Acceleration is a mechanism in equity compensation that allows employees or founders to vest their stock options faster than the original schedule. It is most often triggered by significant events like a company acquisition. Acceleration ensures that key contributors are fairly compensated during major transitions and protects the value of their equity.
What is Acceleration?
Acceleration is a mechanism in equity compensation that allows employees and founders to receive their equity faster than the standard vesting schedule, typically in the event of a company acquisition. It serves as a critical protection method for startup talent, ensuring fair compensation during significant company transitions.
Vesting vs. Acceleration: What's the Difference?
While related, vesting and acceleration serve distinct purposes:
- Vesting is the process of earning equity over time (typically a four-year schedule with a one-year cliff)
- Acceleration protects employees by allowing faster equity receipt during specific events like acquisitions
Types of Acceleration: Single Trigger vs. Double Trigger
Single Trigger Acceleration
In single trigger acceleration, all unvested shares become fully vested upon a single event—typically a company acquisition. However, this approach is rarely used due to potential drawbacks for both employees and investors.

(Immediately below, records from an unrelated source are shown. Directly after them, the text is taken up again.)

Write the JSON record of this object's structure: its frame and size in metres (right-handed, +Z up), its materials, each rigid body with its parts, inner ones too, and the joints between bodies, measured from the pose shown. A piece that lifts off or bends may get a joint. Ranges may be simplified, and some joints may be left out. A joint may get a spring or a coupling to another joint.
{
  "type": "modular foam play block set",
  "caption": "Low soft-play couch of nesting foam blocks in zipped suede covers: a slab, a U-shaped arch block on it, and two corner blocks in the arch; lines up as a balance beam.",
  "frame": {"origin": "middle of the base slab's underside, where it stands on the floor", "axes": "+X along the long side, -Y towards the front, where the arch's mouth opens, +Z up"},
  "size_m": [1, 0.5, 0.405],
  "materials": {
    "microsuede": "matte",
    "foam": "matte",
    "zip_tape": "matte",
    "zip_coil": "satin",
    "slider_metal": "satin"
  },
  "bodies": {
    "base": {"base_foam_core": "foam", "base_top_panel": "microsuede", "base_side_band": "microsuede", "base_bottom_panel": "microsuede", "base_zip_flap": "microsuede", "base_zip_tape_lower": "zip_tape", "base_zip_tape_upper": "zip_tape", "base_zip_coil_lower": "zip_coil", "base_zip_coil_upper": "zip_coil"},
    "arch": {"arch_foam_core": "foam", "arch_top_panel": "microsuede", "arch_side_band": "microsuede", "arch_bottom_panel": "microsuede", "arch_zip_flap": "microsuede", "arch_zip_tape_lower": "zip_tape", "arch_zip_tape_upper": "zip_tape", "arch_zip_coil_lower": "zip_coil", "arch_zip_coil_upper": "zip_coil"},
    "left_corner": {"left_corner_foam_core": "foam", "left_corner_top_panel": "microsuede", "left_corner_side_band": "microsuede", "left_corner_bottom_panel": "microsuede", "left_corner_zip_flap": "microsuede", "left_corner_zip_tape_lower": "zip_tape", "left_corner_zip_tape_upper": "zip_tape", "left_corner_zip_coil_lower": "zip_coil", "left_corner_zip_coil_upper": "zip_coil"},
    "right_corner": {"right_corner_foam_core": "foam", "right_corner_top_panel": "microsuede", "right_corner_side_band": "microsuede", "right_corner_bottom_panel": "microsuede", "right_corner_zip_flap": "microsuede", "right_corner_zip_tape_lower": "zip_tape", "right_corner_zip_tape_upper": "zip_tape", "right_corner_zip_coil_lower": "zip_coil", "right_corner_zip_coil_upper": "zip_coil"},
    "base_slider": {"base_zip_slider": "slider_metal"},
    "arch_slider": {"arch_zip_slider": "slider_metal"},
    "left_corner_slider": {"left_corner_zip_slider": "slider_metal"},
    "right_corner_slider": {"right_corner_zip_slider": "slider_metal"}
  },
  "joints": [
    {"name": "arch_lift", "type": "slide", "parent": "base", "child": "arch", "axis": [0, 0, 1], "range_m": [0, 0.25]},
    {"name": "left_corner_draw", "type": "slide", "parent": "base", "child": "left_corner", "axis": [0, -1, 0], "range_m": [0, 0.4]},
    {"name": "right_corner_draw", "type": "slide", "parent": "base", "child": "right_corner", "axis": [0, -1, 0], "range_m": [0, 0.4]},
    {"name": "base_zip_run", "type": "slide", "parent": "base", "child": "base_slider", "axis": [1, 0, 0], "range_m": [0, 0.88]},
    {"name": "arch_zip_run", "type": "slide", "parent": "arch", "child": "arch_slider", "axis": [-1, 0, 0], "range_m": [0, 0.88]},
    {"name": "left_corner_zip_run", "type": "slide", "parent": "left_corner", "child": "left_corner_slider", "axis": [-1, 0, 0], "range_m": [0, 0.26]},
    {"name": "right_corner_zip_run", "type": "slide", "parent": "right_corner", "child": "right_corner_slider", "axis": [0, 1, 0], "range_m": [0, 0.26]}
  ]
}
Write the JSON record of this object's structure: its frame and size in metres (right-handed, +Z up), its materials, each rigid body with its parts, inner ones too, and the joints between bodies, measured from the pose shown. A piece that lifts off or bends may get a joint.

Double Trigger Acceleration
Double trigger acceleration has become the standard in startup equity. It requires two specific events:
- First trigger: Company acquisition
- Second trigger: Employee termination without cause
Why Venture Capitalists Prefer Double Trigger Acceleration
Venture capitalists strongly favor double trigger acceleration for several reasons:
- Reduces investment risk
- Keeps key employees motivated post-acquisition
- Maintains the potential value of the startup
- Aligns employee and investor interests
The Strategic Importance of Acceleration
Acceleration clauses serve multiple critical functions:
- Protect employees from losing potential equity
- Provide incentives for key talent to stay during transitions
- Create a more attractive compensation package
- Increase startup investability
Important Considerations
While acceleration can be beneficial, every startup's situation is unique. Factors to consider include:
- Company stage
- Funding status
- Individual employee roles
- Potential acquisition scenarios
Conclusion
Acceleration represents a nuanced but powerful tool in startup equity compensation. By understanding the differences between single and double trigger acceleration, founders and employees can better negotiate and structure their equity packages.
Our firm specializes in helping startups navigate these complex equity strategies. We can provide personalized guidance to ensure your compensation structure protects your interests and aligns with industry best practices.
Frequently Asked Questions
FAQs
What is the difference between single trigger and double trigger acceleration?
Single trigger accelerates vesting upon one event, such as an acquisition, while double trigger requires both an acquisition and a termination without cause.
Why do investors prefer double trigger acceleration?
It ensures employees remain motivated and engaged after an acquisition, protecting company value and reducing turnover risk.
Can acceleration apply to both founders and employees?
Yes. Founders, executives, and employees can all negotiate acceleration clauses, though terms often vary by role and seniority.
Is acceleration always included in startup equity agreements?
Not always. While acceleration is common, especially at the executive level, it must be specifically negotiated and documented in the equity agreement.